Ukraine Debt Negotiations a Step Closer as Templeton Forms Group

Franklin Templeton and four other leading Ukraine creditors have set up a committee to negotiate debt-restructuring terms with a government struggling to avert a default, according to a person close to the talks.

The group is being advised by Blackstone and Weil, Gotshal & Manges LLP, according to the person, who asked not to be identified because the details are private. A representative of Lazard Ltd., which Ukraine hired for the negotiations, declined to comment when contacted by Bloomberg News on Wednesday.

Government bonds rose as the committee’s formation paved the way for talks to start with Ukraine, which needs to reach new terms on 29 bonds and enterprise loans before the next review of a $17.5 billion International Monetary Fund aid agreement at the end of May. Franklin Templeton is the biggest bondholder with about $7 billion, followed by Russia, which bought a $3 billion Eurobond from the country in December 2013.

“Templeton and one or two other big shots should be enough to reach an agreement,” Andreas Rein, a money manager who helps oversee $470 million in assets, including Ukrainian Eurobonds, at Uniqa Capital Markets GmbH in Vienna, said by e-mail. “There is still nothing clear on the $3 billion Russian bond and that still complicates the story.”

Russia ‘Holdout’

The nation’s $2.6 billion of notes due July 2017 advanced for the second time this week, gaining 0.70 cent to climb above 40 cents on the dollar by 4:23 p.m. in Kiev.

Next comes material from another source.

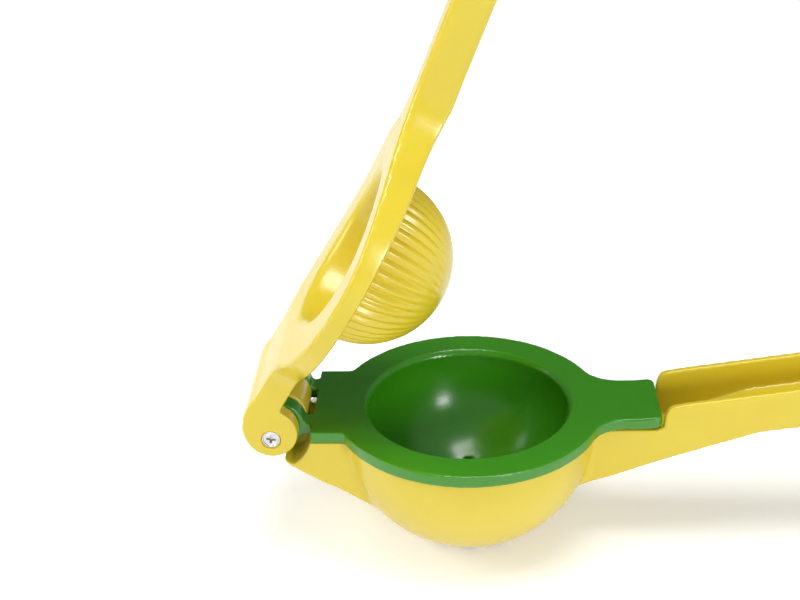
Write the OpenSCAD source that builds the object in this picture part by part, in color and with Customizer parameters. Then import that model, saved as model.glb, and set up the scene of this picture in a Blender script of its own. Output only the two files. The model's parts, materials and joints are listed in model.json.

A price of about that level signals creditors will face writedowns to their principal holdings of about 20 percent, Bank of America Corp. said in March.

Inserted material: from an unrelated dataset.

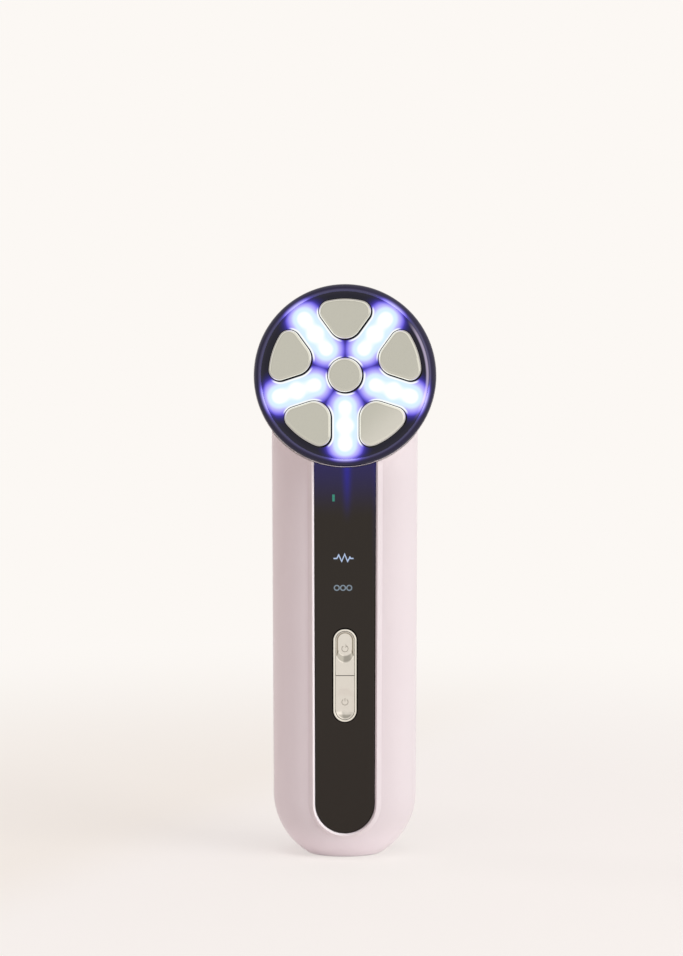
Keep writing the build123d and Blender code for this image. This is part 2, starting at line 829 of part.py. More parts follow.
with BuildPart() as capacitors:
    with BuildSketch(front(board_back)):
        with Locations((0, battery_low - capacitor_drop)):
            with GridLocations(2 * capacitor_spread, 0, 2, 1):
                Circle(capacitor_radius)
    extrude(amount=-capacitor_length)
    fillet(capacitors.edges().group_by(Axis.Y)[-1], capacitor_round)
capacitors.part.label = "capacitors"
export_step(capacitors.part, "parts/capacitors.step")

with BuildPart() as usb_port:
    with BuildSketch(Plane.XY.offset(port_recess)):
        with Locations(port_middle):
            RectangleRounded(port_width, port_height, port_round)
    extrude(amount=port_length)
    with BuildSketch(Plane.XY.offset(port_recess)):
        with Locations(port_middle):
            RectangleRounded(port_width - 2 * port_wall, port_height - 2 * port_wall, port_round - port_wall)
    extrude(amount=port_length - port_back, mode=Mode.SUBTRACT)
    with BuildSketch(Plane.XY.offset(port_recess + port_length)):
        with Locations(port_middle):
            Rectangle(tongue_width, tongue_thickness)
    extrude(amount=-tongue_length)
usb_port.part.label = "usb_port"
export_step(usb_port.part, "parts/usb_port.step")

# ---------------------------------------------------------------- battery, its tray, pad and leads
with BuildPart() as battery:
    with BuildSketch(front(-battery_face)):
        with Locations((0, battery_middle)):
            Rectangle(battery_width, battery_length)
    extrude(amount=-battery_thickness)
    fillet(battery.edges().filter_by(Axis.Z), battery_round)
battery.part.label = "battery"
export_step(battery.part, "parts/battery.step")

with BuildPart() as battery_pad:
    with BuildSketch(front(-battery_back)):
        with Locations((0, battery_middle)):
            Rectangle(battery_width - 2 * battery_pad_margin, battery_length - 2 * battery_pad_margin)
    extrude(amount=-battery_pad_thickness)
battery_pad.part.label = "battery_pad"
export_step(battery_pad.part, "parts/battery_pad.step")

with BuildPart() as battery_tray:
    tray_back = battery_face - battery_gap
    tray_front = tray_back - tray_thickness
    with BuildSketch(front(-tray_front)):
        with Locations((0, battery_middle)):
            Rectangle(battery_width + 2 * (battery_gap + tray_thickness), battery_length)
    extrude(amount=-(tray_thickness + battery_gap + tray_side))
    # hollow for the battery, open at both ends
    with BuildSketch(front(-tray_back)):
        with Locations((0, battery_middle)):
            Rectangle(battery_width + 2 * battery_gap, battery_length)
    extrude(amount=-battery_gap - tray_side, mode=Mode.SUBTRACT)
    # legs to the main board
    with BuildSketch(front(-tray_front)):
        with Locations((0, battery_middle)):
            with GridLocations(2 * tray_leg_spread, battery_length - 2 * tray_leg_inset, 2, 2):
                Circle(tray_leg_radius)
    extrude(amount=tray_front + board_back)
    # window that lightens the tray
    with BuildSketch(front(-tray_front)):
        with Locations((0, battery_middle)):
            RectangleRounded(tray_window[0], tray_window[1], tray_leg_radius)
    extrude(amount=-tray_thickness, mode=Mode.SUBTRACT)
battery_tray.part.label = "battery_tray"
export_step(battery_tray.part, "parts/battery_tray.step")

with BuildPart() as battery_leads:
    lead_height = battery_top + lead_rise
    lead_out = battery_face + battery_thickness / 2
    for across in (-lead_spread, lead_spread):
        with BuildLine(Plane.YZ.offset(across)) as route:
            FilletPolyline(
                (lead_out, battery_top),
                (lead_out, lead_height),
                (-board_back, lead_height),
                radius=lead_bend,
            )
        with BuildSketch(Plane(origin=(across, lead_out, battery_top), z_dir=(0, 0, 1))):
            Circle(lead_radius)
        sweep(path=route.wire())
battery_leads.part.label = "battery_leads"
export_step(battery_leads.part, "parts/battery_leads.step")

# ---------------------------------------------------------------- fasteners
# shank radius, head radius and head height
shell_screw = (screw_radius, screw_head_radius, screw_head_height)
board_screw = (post_screw_radius, post_screw_head_radius, post_screw_head_height)
# name, plane that the heads sit on, places, shank length, size, and 1 or -1 for heads ahead of or behind it
fasteners = (
    ("housing_screws", front(screw_seat), boss_places, screw_length, shell_screw, 1),
    ("head_screws", in_head(board_depth), head_screw_places, head_screw_length, shell_screw, 1),
    ("board_screws", front(board_back), post_places, post_screw_length, board_screw, -1),
)
for screws_name, seat, places, length, (shank_radius, cap_radius, cap_height), facing in fasteners:
    with BuildPart() as screws:
        with BuildSketch(seat):
            with Locations(*places):
                Circle(cap_radius)
        extrude(amount=facing * cap_height)
        with BuildSketch(seat):
            with Locations(*places):
                Circle(shank_radius)
        extrude(amount=-facing * length)
        with BuildSketch(seat.offset(facing * cap_height)):
            with Locations(*places):
                Rectangle(cross_length, cross_width)
                Rectangle(cross_width, cross_length)
        extrude(amount=-facing * cross_depth, mode=Mode.SUBTRACT)
    screws.part.label = screws_name
    export_step(screws.part, f"parts/{screws_name}.step")
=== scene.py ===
import json
import math

import bmesh
import bpy
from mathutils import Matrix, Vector


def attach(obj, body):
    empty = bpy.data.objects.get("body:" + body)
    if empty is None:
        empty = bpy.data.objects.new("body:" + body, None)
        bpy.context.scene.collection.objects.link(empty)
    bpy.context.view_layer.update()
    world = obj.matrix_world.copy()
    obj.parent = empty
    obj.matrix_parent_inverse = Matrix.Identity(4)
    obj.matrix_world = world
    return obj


# The facial toning device in its studio. Metres, in the frame of the CAD model: +Z up, front towards -Y.
# Materials and marks are written in millimetres.
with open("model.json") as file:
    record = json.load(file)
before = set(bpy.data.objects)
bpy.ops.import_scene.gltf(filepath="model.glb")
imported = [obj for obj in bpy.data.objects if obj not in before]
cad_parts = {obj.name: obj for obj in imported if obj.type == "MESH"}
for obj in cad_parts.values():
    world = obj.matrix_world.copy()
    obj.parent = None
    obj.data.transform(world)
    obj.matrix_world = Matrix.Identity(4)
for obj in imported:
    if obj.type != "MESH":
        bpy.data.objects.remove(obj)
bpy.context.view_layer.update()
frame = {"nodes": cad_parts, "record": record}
scene = bpy.context.scene
scene.view_settings.view_transform = "Standard"

MM = 0.001

# ---------------------------------------------------------------- places on the handle, in millimetres
# here and for the head, a pair of numbers is mostly where something sets in and where it is full
FOOT_LIGHT_HEIGHTS = (12.0, 1.0)  # heights between which painted light from the floor turns the shell lighter
PANEL_FRONT = 14.1
PANEL_END_HEIGHT = 17.45  # middle of the panel's round lower end
PANEL_WIDENING = 0.0033  # of each side of the panel, for each millimetre up
MOUTH_EDGE = (9.95, 9.85)  # mouth of the track, from the panel's middle
MOUTH_Y = -13.9
MOUTH_X = (5.0, -3.0)  # its painted highlight sets in left of this
KEYS_PARTING = 57.0  # height of the gap between the keys
KEY_MIDDLES = (65.83, 48.57)
KEY_FLOOR = 13.55  # floor of the upper key's dish
DISH_TOP_Y = (-14.5, -14.35)  # upper edge of the dish's steep sides
DISH_FOOT_Y = (-13.58, -13.7)  # and their lower edge
SCOOP_FLOOR = 13.95  # lowest line of the lower key's scoop
SCOOP_RADIUS = 6.17
SCOOP_TOP_Y = (-14.5, -14.4)
SCOOP_END = (45.4, 44.8)
SEAM_MIDDLE = 57.2  # painted shadow along the seam round the frame of the keys
SEAM_HALF = 10.725
SEAM_RADIUS = 3.755
SEAM_WIDTH = 0.34
INK = 0.02  # how far a printed or engraved mark stands proud of what carries it
INK_ROOT = 0.03  # and how far it reaches below the surface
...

While 70 percent of analysts surveyed by Bloomberg last week said Ukraine probably won’t face a disorderly default, Russia insists it should be treated differently from other creditors and expects full repayment when the bonds come due in December.

That puts it at odds with its neighbor, with Finance Minister Natalie Jaresko saying March 24 that Russia would be treated like all other creditors since the notes took the form of a tradeable Eurobond governed under U.K. law.

“Russia is unlikely to participate in the upcoming debt restructuring and will effectively hold out,” Vadim Khramov, an analyst at Bank of America Merrill Lynch in London, said in an e-mailed note on Tuesday. “The decision to pay the $3 billion Eurobond would impose a higher burden on other debtholders.”

President Vladimir Putin’s government invested in the debt to support Ukrainian ally and former President Viktor Yanukovych, and the deal should be regarded as “official” state aid, Russian Finance Minister Anton Siluanov said in Moscow on March 27. The securities carried a 5 percent coupon, compared with a yield on the 2017 debt at the time of about 12 percent.

Talks with creditors will probably begin this week, Ukraine’s Jaresko said last Tuesday, urging them to reach an agreement now or risk facing bigger losses later.

A year of fighting in eastern Ukraine between pro-Russian separatists and government troops drove the nation’s international reserves to a record-low $5.62 billion in February. The economy probably shrank 7 to 10 percent in the first quarter, according to Jaresko, while the nation’s currency lost more than half of its value in the past 12 months.